Nokia will now work with local Internet service provider Earthlink Telecom to build an Iraqi National Backbone, offering high-speed Internet in 15 Iraqi provinces.
It is the latest project for a company that has been building up its share of the growing Iraqi market quite a bit of late.
Iraqi Internet is, after all, boom territory.
The number of Internet users in the country increased by 55% between 2019 and 2020, or 11 million people, says Simon Kemp, chief analyst at DataReportal.
Back in 2002, about 25,000 Iraqis were online.
And as of this January there are 30.52 million Internet users in the country of 40.2 million people.
Earthlink, for its part, operates 5,200 public Wi-Fi points across the country. So it and the Finnish vendor will now build 60 new nodes, in a project that by the end of 2021 will bring broadband to 3.5 million people.
Nokia says it is installing a 100-gigabit capacity network which “can be easily upgraded to 400G as and when required,” based on its 7750 service router and 7250 interconnect router.

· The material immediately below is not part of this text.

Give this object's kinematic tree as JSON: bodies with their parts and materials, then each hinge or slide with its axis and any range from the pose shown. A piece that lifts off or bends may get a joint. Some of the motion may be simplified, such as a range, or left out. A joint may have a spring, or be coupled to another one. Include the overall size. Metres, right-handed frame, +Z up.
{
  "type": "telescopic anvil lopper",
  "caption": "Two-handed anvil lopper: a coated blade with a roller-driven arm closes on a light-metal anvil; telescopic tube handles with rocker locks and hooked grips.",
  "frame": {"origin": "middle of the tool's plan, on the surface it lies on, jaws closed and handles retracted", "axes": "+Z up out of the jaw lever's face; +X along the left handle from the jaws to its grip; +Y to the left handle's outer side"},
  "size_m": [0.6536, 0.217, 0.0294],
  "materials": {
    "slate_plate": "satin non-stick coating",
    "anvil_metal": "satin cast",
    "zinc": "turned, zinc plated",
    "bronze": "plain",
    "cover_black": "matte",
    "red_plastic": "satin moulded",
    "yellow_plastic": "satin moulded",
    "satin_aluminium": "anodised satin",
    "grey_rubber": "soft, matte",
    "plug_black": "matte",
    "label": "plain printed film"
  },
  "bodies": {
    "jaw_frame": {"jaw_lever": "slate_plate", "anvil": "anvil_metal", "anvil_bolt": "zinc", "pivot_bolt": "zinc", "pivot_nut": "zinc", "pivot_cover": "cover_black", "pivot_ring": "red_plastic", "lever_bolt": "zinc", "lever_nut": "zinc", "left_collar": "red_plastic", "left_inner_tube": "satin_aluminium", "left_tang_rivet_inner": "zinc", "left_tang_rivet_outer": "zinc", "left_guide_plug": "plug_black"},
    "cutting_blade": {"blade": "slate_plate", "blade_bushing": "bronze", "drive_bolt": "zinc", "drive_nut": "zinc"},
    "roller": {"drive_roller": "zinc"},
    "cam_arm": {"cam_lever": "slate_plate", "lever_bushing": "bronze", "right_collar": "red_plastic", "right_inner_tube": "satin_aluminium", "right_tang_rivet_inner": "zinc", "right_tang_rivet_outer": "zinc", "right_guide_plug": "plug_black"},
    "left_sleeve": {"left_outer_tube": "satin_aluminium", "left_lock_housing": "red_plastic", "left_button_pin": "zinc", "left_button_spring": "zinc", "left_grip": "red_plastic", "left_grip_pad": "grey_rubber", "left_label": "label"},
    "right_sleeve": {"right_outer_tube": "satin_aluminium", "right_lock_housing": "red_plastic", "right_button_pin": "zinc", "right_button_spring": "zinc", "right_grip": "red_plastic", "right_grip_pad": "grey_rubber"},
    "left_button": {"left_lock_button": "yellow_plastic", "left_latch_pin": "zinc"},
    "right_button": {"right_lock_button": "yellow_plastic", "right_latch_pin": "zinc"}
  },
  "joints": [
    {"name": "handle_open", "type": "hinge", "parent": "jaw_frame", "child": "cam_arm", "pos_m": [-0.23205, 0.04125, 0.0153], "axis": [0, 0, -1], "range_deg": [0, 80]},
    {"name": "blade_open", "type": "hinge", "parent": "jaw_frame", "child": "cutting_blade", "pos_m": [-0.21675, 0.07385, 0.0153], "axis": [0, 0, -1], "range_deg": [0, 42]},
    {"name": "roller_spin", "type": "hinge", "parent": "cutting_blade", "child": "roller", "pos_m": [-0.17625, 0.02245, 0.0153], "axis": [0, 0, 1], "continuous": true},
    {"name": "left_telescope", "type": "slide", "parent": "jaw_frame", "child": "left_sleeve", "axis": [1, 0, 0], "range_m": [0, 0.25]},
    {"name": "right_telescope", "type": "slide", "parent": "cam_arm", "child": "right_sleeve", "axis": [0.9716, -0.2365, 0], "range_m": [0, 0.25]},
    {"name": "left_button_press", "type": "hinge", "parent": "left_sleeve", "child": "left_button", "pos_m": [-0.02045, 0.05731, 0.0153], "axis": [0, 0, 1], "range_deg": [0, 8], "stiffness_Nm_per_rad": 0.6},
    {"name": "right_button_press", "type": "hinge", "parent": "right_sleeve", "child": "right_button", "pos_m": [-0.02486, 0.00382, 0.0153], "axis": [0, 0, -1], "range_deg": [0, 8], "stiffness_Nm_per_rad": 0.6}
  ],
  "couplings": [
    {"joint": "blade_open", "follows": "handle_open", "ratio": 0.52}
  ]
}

And the national broadband network will “help the country leapfrog in the growing digital economy” and “allow the delivery of new services, including Fiber-to-the-X, Internet of Things, and IPTV,” says Nokia.
The company is also installing an automated network services platform, which Nokia says will simplify management, reduce costs and improve resilience.
Got your backbone
It’s not like Iraq is a fleeting dalliance for Nokia.

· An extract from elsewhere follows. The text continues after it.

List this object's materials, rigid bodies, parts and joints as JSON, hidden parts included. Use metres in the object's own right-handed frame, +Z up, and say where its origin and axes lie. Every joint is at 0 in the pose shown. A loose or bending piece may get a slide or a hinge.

All this comes a year after Nokia agreed to provide the main backbone for Iraq’s Internet infrastructure, in a deal to supply and install IP routers for the state-owned Informatics and Telecommunications Public Company.
Nokia also deepened an existing partnership over the summer with Iraq’s Asiacell Telecom, a telco which has expanded nationally after originating in the Kurdish provinces.

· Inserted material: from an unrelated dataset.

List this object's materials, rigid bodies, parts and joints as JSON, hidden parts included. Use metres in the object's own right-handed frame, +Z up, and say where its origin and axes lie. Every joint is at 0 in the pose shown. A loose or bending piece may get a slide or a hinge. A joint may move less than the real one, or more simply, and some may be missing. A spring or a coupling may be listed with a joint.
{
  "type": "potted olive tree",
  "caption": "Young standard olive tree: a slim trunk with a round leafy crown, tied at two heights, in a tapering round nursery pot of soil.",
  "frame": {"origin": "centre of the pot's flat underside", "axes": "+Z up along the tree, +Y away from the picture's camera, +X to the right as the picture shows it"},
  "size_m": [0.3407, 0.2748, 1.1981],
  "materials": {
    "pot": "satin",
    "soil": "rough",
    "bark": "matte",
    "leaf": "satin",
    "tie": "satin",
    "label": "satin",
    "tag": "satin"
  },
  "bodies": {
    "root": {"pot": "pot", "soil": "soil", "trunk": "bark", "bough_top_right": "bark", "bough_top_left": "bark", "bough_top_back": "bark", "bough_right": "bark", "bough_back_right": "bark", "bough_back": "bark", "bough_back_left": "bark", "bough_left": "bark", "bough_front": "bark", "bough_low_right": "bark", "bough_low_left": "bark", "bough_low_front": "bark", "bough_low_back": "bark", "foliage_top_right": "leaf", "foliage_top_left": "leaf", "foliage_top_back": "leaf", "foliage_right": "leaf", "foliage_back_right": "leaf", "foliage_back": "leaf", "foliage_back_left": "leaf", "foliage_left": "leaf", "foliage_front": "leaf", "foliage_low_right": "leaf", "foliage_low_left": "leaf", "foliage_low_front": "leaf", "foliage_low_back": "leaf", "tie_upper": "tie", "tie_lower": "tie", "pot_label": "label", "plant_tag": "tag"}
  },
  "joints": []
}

At the start of the year, Nokia started a two-year project to optimize Asiacell’s network nationwide. Then in August it began a five-year project to modernize 3,000 network links across the country and build a new microwave network, using Nokia’s Wavence radios.
Kurds in their way
But if Iraq is a booming Internet market, it’s also one where other providers have got burned.
Orange has international arbitration proceedings with Iraq ongoing over a soured $400 million investment in Korek Telecom, the country’s third-biggest operator.
In late 2013 Iraq’s National Communications and Media Commission wrote to Orange and another investor, Kuwaiti logistics company Agility, to say their joint 44% stake in Korek was being expropriated and handed over to local investors.
The commission argued Orange and Agility hadn’t fulfilled an obligation to offer full national network coverage, or to list the company on the Iraqi stock market.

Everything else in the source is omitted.